The Van Abbemuseum Collection consists of over 2800 artworks. We publish texts and images on an ongoing basis, but this record is currently in the process of being documented.
In this gouache the Dutch artist Bram van Velde makes full use of the possibilities of that technique. In some cases the gouache paint was applied in bright colours to cover the canvas. In other places he used thin layers of paint transparently one on top of the other, sometimes so thin that the paint started to drip. The painting is completely abstract, consisting of fields and lines. Sometimes the lines connect one field to another and sometimes they stop when they reach another colour or dissolve in it, while sometimes they return to the start. The main movement remains within the framework of the painting.
Van Velde’s work can be related to Abstract Expressionism, which was an important new movement in the arts in Europe and America after the Second World War. However, Van Velde was not concerned with the act of painting or with paint as a material, nor was his aim to evoke a particular emotion or mood. He tried to reflect life in its totality in his paintings. He said: ”I do not exercise the art of painting, I try to show the phenomena of our times.”

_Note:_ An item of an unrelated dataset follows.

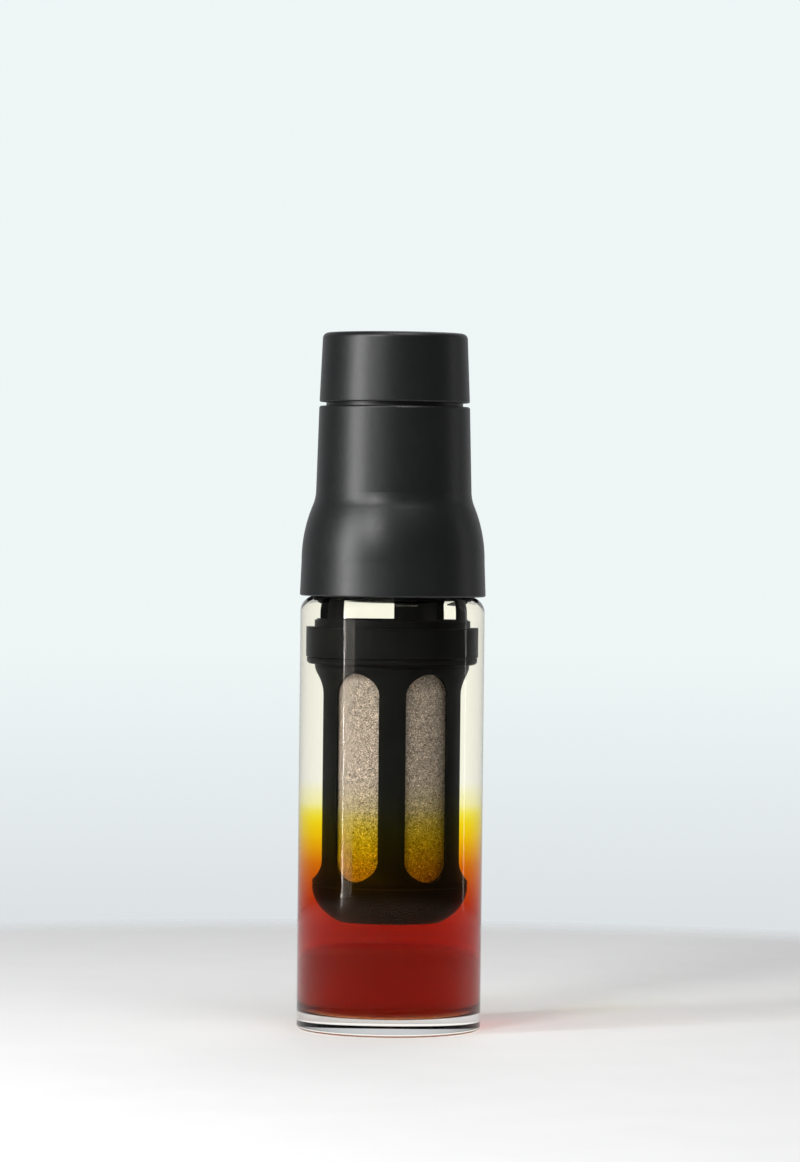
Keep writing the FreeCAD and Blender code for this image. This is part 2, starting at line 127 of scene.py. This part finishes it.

Van Velde’s view of life was not optimistic. In the late 1940s and 1950s, many artists responded directly or indirectly to the horrors of the Second World War, but for Bram van Velde the war was “only one example of the way in which we are caught in a damned machine from which there is no escape.” He became friends with the writer Samuel Beckett who considered Van Velde a soulmate. Both saw life as a destiny on which the individual had no effect; will and belief did not lead to anything. Beckett admired Van Velde’s work because he thought that it was essentially different from all other art created up to then. He said: “I consider him to be the first to recognize that being an artist means: failing as no one else dares to fail.” Van Velde made no attempt to adopt a position in his paintings. They are searches into the unknown.